## Task brief
Lines that contain the string "bodies" are to be copied; leave out all others.

## Supplied data
+-------+

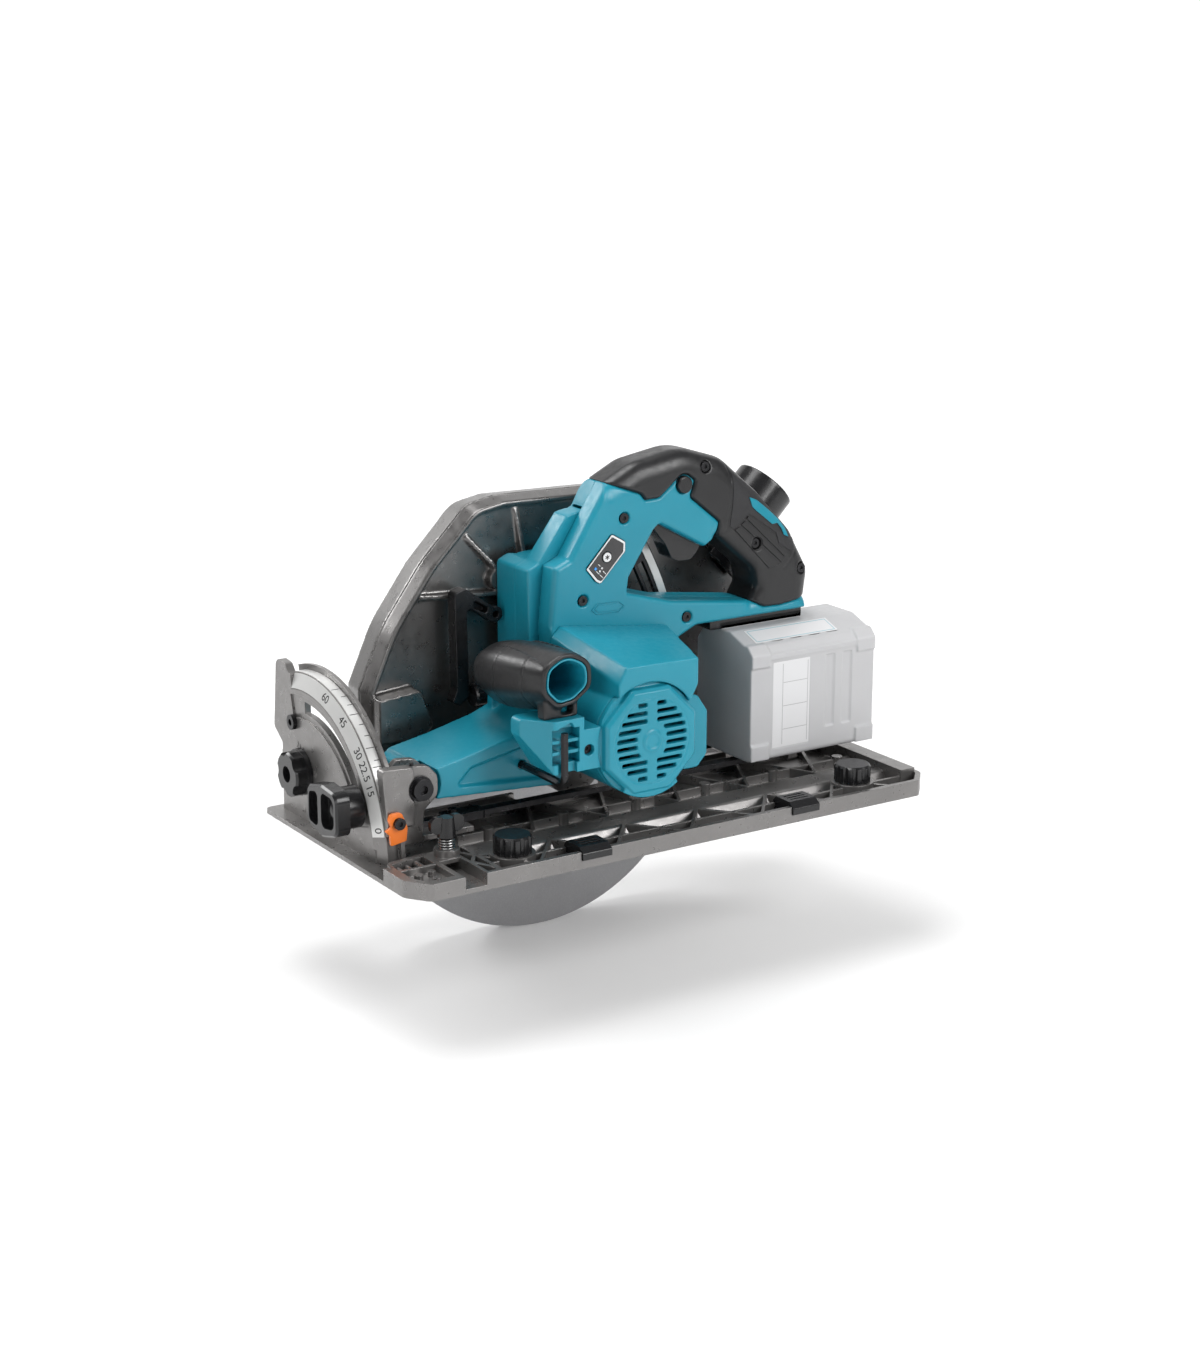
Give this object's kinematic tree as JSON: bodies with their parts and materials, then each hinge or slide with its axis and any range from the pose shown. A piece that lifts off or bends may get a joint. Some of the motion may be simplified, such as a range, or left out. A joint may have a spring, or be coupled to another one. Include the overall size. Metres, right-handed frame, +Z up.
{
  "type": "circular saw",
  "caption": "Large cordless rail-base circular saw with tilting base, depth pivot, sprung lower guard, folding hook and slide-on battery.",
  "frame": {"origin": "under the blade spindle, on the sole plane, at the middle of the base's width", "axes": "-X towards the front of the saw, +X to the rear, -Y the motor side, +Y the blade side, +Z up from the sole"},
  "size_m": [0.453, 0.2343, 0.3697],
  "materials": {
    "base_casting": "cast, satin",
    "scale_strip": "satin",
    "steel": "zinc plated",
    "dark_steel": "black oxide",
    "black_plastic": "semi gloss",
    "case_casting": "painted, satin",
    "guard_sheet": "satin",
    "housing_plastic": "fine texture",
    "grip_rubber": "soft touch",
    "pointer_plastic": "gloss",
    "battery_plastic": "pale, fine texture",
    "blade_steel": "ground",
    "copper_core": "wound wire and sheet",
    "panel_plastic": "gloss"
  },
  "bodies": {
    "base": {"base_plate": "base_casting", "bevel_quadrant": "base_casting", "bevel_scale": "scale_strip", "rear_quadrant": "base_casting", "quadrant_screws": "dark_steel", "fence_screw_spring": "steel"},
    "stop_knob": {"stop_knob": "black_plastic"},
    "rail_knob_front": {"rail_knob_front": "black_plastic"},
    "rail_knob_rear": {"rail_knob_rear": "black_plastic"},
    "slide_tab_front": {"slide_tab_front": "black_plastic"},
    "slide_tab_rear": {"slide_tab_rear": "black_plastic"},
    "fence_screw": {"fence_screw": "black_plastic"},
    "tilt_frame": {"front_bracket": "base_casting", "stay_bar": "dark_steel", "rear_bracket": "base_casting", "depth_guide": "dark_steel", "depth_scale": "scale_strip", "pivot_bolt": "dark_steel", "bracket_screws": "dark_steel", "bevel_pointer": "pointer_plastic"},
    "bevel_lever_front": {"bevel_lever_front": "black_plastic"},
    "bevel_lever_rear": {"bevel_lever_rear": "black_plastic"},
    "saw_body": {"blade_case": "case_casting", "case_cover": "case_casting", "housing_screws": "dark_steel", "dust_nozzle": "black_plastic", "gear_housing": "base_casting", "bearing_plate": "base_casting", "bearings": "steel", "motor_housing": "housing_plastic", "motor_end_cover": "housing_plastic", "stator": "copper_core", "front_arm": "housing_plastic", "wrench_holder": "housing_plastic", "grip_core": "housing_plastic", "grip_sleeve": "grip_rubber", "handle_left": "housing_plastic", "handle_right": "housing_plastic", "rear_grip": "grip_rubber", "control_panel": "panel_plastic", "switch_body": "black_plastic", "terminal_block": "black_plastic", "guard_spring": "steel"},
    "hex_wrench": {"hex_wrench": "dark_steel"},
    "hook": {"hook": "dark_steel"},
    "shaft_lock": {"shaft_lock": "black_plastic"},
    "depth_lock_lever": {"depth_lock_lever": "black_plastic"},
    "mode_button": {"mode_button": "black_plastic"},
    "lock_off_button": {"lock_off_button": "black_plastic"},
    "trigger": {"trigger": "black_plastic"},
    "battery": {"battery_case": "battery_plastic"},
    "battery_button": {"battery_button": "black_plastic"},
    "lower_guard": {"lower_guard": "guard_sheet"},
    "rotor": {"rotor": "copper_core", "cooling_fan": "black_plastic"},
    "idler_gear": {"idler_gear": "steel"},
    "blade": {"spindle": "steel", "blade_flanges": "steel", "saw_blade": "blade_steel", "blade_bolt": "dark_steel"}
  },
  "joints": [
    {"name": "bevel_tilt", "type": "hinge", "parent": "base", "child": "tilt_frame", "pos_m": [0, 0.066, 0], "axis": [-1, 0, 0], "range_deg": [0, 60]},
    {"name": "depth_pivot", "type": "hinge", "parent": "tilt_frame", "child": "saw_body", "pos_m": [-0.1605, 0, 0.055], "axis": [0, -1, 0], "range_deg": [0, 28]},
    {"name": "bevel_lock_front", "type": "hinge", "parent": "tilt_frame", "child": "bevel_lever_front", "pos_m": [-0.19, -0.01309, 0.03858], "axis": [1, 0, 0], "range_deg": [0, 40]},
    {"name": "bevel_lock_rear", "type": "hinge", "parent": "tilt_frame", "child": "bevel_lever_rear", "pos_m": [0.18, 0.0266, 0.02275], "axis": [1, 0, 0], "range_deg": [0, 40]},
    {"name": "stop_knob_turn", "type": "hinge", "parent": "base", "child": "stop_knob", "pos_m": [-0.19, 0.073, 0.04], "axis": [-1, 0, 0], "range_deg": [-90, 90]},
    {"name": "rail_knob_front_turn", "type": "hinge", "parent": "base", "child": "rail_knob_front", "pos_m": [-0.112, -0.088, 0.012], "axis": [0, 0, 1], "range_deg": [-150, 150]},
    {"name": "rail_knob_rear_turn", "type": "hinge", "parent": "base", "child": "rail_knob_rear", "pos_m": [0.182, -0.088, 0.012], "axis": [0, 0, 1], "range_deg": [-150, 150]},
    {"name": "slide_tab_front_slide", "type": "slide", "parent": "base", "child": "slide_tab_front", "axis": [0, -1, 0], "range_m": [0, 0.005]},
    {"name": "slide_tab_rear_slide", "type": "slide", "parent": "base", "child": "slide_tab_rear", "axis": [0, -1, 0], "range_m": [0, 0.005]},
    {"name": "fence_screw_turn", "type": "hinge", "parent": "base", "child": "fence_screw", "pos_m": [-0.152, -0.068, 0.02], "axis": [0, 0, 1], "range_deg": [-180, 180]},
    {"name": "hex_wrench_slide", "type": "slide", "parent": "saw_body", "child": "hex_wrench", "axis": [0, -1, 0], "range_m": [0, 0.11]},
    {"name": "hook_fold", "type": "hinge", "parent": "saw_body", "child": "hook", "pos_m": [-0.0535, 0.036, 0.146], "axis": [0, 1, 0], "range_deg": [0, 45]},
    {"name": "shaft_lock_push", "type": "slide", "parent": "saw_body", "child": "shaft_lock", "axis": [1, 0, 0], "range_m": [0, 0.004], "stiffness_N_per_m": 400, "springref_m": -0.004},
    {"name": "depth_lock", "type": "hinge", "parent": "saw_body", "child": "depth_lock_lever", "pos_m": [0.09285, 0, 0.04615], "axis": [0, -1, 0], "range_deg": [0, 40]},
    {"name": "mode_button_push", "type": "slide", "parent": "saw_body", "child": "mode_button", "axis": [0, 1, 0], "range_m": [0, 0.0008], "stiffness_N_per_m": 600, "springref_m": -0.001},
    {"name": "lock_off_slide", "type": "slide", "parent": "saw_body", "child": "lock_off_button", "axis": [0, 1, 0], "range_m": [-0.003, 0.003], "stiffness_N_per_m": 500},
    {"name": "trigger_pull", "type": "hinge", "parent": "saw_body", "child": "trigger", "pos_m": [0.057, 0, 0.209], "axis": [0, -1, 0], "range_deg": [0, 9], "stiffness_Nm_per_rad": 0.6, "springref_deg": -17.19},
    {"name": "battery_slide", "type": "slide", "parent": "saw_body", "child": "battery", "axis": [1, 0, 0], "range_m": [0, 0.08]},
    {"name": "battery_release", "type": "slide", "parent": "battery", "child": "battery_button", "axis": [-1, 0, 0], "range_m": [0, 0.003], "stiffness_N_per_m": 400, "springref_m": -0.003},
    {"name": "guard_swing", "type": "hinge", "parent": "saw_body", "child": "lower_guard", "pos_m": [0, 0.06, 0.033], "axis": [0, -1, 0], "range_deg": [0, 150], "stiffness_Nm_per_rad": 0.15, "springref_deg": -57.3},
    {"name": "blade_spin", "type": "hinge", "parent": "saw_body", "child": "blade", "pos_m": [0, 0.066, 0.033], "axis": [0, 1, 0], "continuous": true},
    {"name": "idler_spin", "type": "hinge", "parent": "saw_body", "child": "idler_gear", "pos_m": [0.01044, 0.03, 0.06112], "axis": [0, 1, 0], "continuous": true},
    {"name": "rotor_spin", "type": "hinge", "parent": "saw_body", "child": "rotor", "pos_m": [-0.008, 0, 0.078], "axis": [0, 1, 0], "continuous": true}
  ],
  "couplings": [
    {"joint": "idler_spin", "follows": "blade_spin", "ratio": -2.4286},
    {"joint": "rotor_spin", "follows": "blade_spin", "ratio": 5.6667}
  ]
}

+-------+

## Written answer
Give this object's kinematic tree as JSON: bodies with their parts and materials, then each hinge or slide with its axis and any range from the pose shown. A piece that lifts off or bends may get a joint. Some of the motion may be simplified, such as a range, or left out. A joint may have a spring, or be coupled to another one. Include the overall size. Metres, right-handed frame, +Z up.
  "bodies": {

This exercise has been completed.